Evliyânın büyüklerinden Câfer bin Süleymân Dâbiî (rahmetullahi teâlâ aleyh) Ferkad es-Sebîhî'den naklederek buyurdu ki: "Dünyâyı süt anneniz, âhireti de öz anneniz kabûl ediniz. Küçük çocuk süt annesine gitmek için feryâd edip çırpınır. Akıllandığı zaman ise öz annesine gitmeyi çok ister. Siz de akıl sâhibi iseniz öz anneniz olan âhirete yöneliniz."

Tâbiîn devrinin büyük hadîs, kırâat, fıkıh imâmlarından ve velî A'meş (rahmetullahi teâlâ aleyh) buyurdular ki: "İçinizde Allahü teâlâya âsi olanlar, işledikleri o çirkin işlerin isli bir duman olup yüzlerine çökeceğinden, mahşer günü halkın önünde başlarına böyle bir hâl geleceğinden niçin korkmuyorlar?"

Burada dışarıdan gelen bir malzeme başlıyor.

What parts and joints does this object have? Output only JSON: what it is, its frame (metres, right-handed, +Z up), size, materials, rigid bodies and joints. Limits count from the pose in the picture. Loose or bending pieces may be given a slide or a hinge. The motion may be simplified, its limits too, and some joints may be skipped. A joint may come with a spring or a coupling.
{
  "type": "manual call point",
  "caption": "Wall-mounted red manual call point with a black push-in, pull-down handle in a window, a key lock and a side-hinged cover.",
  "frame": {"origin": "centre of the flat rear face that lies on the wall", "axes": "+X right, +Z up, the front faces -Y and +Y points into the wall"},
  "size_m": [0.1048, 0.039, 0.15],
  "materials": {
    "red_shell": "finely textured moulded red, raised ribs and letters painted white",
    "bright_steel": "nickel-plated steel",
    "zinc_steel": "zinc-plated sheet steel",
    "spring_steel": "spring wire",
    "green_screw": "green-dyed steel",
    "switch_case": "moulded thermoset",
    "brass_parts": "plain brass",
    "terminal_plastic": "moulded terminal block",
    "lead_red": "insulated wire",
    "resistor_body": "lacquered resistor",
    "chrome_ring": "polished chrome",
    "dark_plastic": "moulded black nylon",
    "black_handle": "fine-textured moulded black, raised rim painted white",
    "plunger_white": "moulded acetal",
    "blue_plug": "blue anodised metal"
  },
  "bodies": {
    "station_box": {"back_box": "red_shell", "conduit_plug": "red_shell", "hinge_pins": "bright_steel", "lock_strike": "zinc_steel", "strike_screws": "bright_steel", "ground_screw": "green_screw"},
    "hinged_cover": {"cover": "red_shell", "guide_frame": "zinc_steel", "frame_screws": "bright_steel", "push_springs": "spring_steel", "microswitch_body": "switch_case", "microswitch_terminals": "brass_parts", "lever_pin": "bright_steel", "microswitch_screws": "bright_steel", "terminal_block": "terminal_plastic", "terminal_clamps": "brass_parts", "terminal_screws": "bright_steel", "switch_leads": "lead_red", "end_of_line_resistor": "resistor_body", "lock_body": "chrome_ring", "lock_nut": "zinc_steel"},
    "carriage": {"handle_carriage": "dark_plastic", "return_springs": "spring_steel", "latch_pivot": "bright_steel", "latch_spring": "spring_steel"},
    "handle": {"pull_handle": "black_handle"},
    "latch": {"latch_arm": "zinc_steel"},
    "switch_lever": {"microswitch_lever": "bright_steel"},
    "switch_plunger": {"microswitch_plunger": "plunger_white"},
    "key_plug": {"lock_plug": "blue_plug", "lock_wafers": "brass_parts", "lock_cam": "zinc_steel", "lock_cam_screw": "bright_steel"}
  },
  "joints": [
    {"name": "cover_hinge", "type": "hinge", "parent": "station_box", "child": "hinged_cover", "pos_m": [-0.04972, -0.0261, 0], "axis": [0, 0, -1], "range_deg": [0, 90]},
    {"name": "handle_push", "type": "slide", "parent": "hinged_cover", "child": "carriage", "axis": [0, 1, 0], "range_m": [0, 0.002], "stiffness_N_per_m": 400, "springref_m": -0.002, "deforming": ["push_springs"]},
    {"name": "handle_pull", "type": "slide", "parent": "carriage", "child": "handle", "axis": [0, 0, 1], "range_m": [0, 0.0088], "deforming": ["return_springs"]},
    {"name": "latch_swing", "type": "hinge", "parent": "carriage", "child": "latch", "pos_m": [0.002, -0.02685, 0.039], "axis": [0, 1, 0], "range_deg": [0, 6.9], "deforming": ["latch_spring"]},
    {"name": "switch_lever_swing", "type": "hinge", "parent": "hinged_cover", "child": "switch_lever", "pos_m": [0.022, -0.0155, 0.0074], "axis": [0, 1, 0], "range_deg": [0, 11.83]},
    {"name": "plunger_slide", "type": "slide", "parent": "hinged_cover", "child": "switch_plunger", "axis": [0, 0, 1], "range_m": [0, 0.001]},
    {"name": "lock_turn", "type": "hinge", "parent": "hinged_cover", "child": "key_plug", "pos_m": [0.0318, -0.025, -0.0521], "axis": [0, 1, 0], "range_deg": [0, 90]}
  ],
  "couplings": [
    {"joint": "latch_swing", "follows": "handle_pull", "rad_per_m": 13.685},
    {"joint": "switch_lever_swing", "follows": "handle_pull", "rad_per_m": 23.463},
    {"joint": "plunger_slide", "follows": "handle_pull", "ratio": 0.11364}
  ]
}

Evliyânın büyüklerinden İbn-i Atâullah İskenderî (rahmetullahi teâlâ aleyh) buyurdular ki: "Âhiret, mümin kullara mükâfat verme yeri olarak yapılmıştır. Çünkü bu dünyâ, onlara yapılacak ihsânlara müsâit değildir. Çünkü mümin kulların değeri, mükâfâtlarının fâni olan bir yerde verilmesinden üstündür."